Western researchers, including two undergraduate students, have become pivotal players in developing a mobile X-ray protocol that could transform how mummies are examined in the field.
Anthropology professor Andrew Nelson and his team have pioneered a process to digitize and stitch together X-ray images so that they can non-destructively ‘view’ Peruvian mummy bundles in their entirety. The process will enable other anthropologists to conduct valuable work without damaging the objects.
“Lots of people have X-rayed mummies. But, as far as I know, we’re the first to do the mosaic X-ray technique and do that digitally,” Nelson explained.
Mummy bundles – called fardos – sometimes have been examined by unwrapping the textiles encasing the mummy. That process destroys the mummy and its context at least as much as it informs researchers about the past.
A less destructive but more time-consuming examination entails X-raying the bundles using film, which is then developed by hand, then transporting the heavy images home and analyzing them from afar.
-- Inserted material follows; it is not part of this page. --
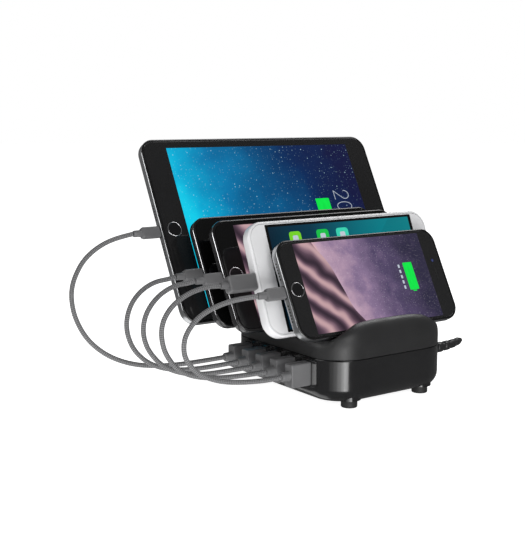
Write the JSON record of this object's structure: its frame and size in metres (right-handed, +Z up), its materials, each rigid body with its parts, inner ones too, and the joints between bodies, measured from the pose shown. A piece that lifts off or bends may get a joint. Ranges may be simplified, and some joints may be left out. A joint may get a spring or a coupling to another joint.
{
  "type": "charging station",
  "caption": "Rounded desktop charging station with leaning bays on its deck, a row of USB ports on one side, docked devices on short braided cables, and a low-voltage supply lead.",
  "frame": {"origin": "on the table, in the middle of the footprint that the base and its docked devices cover together", "axes": "+Z up, +X along the devices, away from the side with the ports, +Y towards the back"},
  "size_m": [0.2801, 0.171, 0.1694],
  "materials": {
    "upper_plastic": "fine matte texture",
    "lower_plastic": "satin",
    "foot_rubber": "matte",
    "steel": "plated",
    "circuit_board": "solder resist",
    "ferrite": "matte",
    "jack_plastic": "matte",
    "silver_metal": "bead blasted",
    "graphite_metal": "polished dark",
    "white_plastic": "satin white",
    "display_glass": "polished, over a lit display",
    "button_glass": "polished, with a metal ring",
    "plug_grey": "anodised grey",
    "cable_braid": "braided sleeve",
    "lead_rubber": "moulded"
  },
  "bodies": {
    "station": {"lower_shell": "lower_plastic", "upper_shell": "upper_plastic", "foot_1": "foot_rubber", "foot_2": "foot_rubber", "foot_3": "foot_rubber", "foot_4": "foot_rubber", "divider_1": "upper_plastic", "divider_2": "upper_plastic", "divider_3": "upper_plastic", "divider_4": "upper_plastic", "case_screw_1": "steel", "case_screw_2": "steel", "case_screw_3": "steel", "case_screw_4": "steel", "main_board": "circuit_board", "power_inductor": "ferrite", "usb_socket_1": "steel", "usb_socket_2": "steel", "usb_socket_3": "steel", "usb_socket_4": "steel", "usb_socket_5": "steel", "dc_jack": "jack_plastic", "usb_plug_1": "plug_grey", "connector_1": "plug_grey", "charge_cable_1": "cable_braid", "usb_plug_2": "plug_grey", "connector_2": "plug_grey", "charge_cable_2": "cable_braid", "usb_plug_3": "plug_grey", "connector_3": "plug_grey", "charge_cable_3": "cable_braid", "usb_plug_4": "plug_grey", "connector_4": "plug_grey", "charge_cable_4": "cable_braid", "usb_plug_5": "plug_grey", "connector_5": "plug_grey", "charge_cable_5": "cable_braid", "dc_plug": "lead_rubber", "dc_lead": "lead_rubber", "dc_lead_coil": "lead_rubber", "dc_lead_tail": "lead_rubber", "wall_adapter": "jack_plastic", "adapter_pins": "steel"},
    "phone_1": {"phone_1_case": "silver_metal", "phone_1_glass": "display_glass"},
    "phone_2": {"phone_2_case": "white_plastic", "phone_2_glass": "display_glass"},
    "phone_3": {"phone_3_case": "graphite_metal", "phone_3_glass": "display_glass"},
    "phone_4": {"phone_4_case": "graphite_metal", "phone_4_glass": "display_glass"},
    "tablet": {"tablet_case": "silver_metal", "tablet_glass": "display_glass"},
    "phone_1_home": {"phone_1_home_button": "button_glass"},
    "phone_3_home": {"phone_3_home_button": "button_glass"},
    "phone_4_home": {"phone_4_home_button": "button_glass"},
    "tablet_home": {"tablet_home_button": "button_glass"},
    "phone_3_side_key": {"phone_3_side_button": "graphite_metal"},
    "phone_4_side_key": {"phone_4_side_button": "graphite_metal"}
  },
  "joints": [
    {"name": "phone_1_undock", "type": "slide", "parent": "station", "child": "phone_1", "axis": [1, 0, 0], "range_m": [0, 0.03]},
    {"name": "phone_2_undock", "type": "slide", "parent": "station", "child": "phone_2", "axis": [1, 0, 0], "range_m": [0, 0.03]},
    {"name": "phone_3_undock", "type": "slide", "parent": "station", "child": "phone_3", "axis": [1, 0, 0], "range_m": [0, 0.03]},
    {"name": "phone_4_undock", "type": "slide", "parent": "station", "child": "phone_4", "axis": [1, 0, 0], "range_m": [0, 0.03]},
    {"name": "tablet_undock", "type": "slide", "parent": "station", "child": "tablet", "axis": [1, 0, 0], "range_m": [0, 0.03]},
    {"name": "phone_1_home_press", "type": "slide", "parent": "phone_1", "child": "phone_1_home", "axis": [0, 0.8854, -0.4648], "range_m": [0, 0.0003], "stiffness_N_per_m": 600, "springref_m": -0.0003},
    {"name": "phone_3_home_press", "type": "slide", "parent": "phone_3", "child": "phone_3_home", "axis": [0, 0.8854, -0.4648], "range_m": [0, 0.0003], "stiffness_N_per_m": 600, "springref_m": -0.0003},
    {"name": "phone_4_home_press", "type": "slide", "parent": "phone_4", "child": "phone_4_home", "axis": [0, 0.8854, -0.4648], "range_m": [0, 0.0003], "stiffness_N_per_m": 600, "springref_m": -0.0003},
    {"name": "tablet_home_press", "type": "slide", "parent": "tablet", "child": "tablet_home", "axis": [0, 0.8854, -0.4648], "range_m": [0, 0.0003], "stiffness_N_per_m": 600, "springref_m": -0.0003},
    {"name": "phone_3_side_key_press", "type": "slide", "parent": "phone_3", "child": "phone_3_side_key", "axis": [0, -0.4648, -0.8854], "range_m": [0, 0.0003], "stiffness_N_per_m": 600, "springref_m": -0.0003},
    {"name": "phone_4_side_key_press", "type": "slide", "parent": "phone_4", "child": "phone_4_side_key", "axis": [0, -0.4648, -0.8854], "range_m": [0, 0.0003], "stiffness_N_per_m": 600, "springref_m": -0.0003}
  ]
}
But this new process is faster, portable and produces a far more complete picture.
Here’s how it works:
Researchers bring a suitcase-sized machine – Nelson’s was funded by the Social Sciences and Humanities Research Council of Canada (SSHRC) – originally designed for use by veterinarians. The X-rays then go straight to the computer in digital form. No need to process into film or transport anything off-site. Those two-dimensional images are then electronically stitched together into composite, full-body images for immediate analyses.
That scan can stand on its own as a more-than-basic record of the mummy’s condition, position and setting. It can also offer rich enough detail for researchers to decide whether the mummy warrants further study through more detailed computer tomography (CT) scanning.
Last summer, Nelson’s team conducted 880 X-rays and 31 CT scans in six days at the archaeological site of Pachacamac, Peru, where almost 200 fardos were discovered during excavation for a new museum in 2015.
This is the first time these mummy bundles – which date from about AD 1100 to AD1470 – have been examined.
While the X-rays showed many mummies inside the bundles were no longer intact, the scans also indicated many were worthy of further non-destructive investigation.
“The great thing about doing the X-rays digitally and on site was the instant feedback we had,” said David Seston, in his final year of undergraduate Anthropology studies and a key member of the team in data management and tech troubleshooting during the six-week study.
Anthropology PhD student Joanna Motley pioneered the composite work in X-ray imaging.
Lauren Poeta, now in her fourth year of Anthropology, said the fieldwork in Peru – which included both teaching and learning from Peruvian researchers – offered an unparalleled opportunity in experiential learning.
“It was incredible because you don’t expect to see that or have the opportunity to do that after just your third year. You get to do the experiential stuff. Instead of seeing pictures in two dimensions or in a textbook, this is totally different. You start to learn what to look for and what’s important to see.”
Poeta developed a standardized checklist of what researchers should be looking for as they try to discover how the fardos represent a microcosm of their society, including identifying the:
- Wrapping textile;
- Position of the mummy whether extended or with legs flexed towards their chest;
- Person’s age, sex and any suspected health issues before death; and
- Type and location of any other artifacts buried with them.
Some fardos that have been CT-scanned and further analyzed show unusual objects wrapped with them.
Decorative shells. Stones. A mysterious folded disc they’ve nicknamed a ‘taco’. One person has a sharp object pierced through an eye socket. Another has a tattoo on one hand. One is surrounded by a ‘cloud’ of cotton seeds, be it to provide filler for the fardo or as a symbol for something else, no one yet knows.
Another question as-yet-unanswered is whether mummification – the preservation of tissue and clothing – was the main intent for wrapping and encasing the bodies, or whether mummification was an unintended result of the process, coupled with the dry climate and their burial in sand.
Together, all these details form clues into who these people were as individuals, how they lived, how they interacted with their community and how they were respected in death. They are, Nelson said, individually and collectively important to the study of pre-Columbian life in Peru.
Further study of the fardos and their images continues here year-round and by Peruvian researchers, with further work expected by a Western-Peruvian team this coming summer. “It’s the awesome part of having a multi-year project,” Nelson said.
Meanwhile, they have co-authored six collaborative papers about their work during and since last summer’s research in Peru, and have presented research at archaeological and anthropological proceedings.
For Poeta, the experiential learning offered critical-thinking skills and a greater passion for anthropological fieldwork.
Seston said the experiential learning was both a personal and professional stretch.
“As an undergraduate, the chances of getting this kind of opportunity are incredibly rare. I knew when we went down there that this would change my perspective – but I never expected how much.
“A lot of work I do takes place on a computer. But being actually in the field and examining them changes my perspective 100 per cent. It’s not just an image on a screen. These are people and you have to respect them as people. You honour them by bringing them out and bringing back their stories.”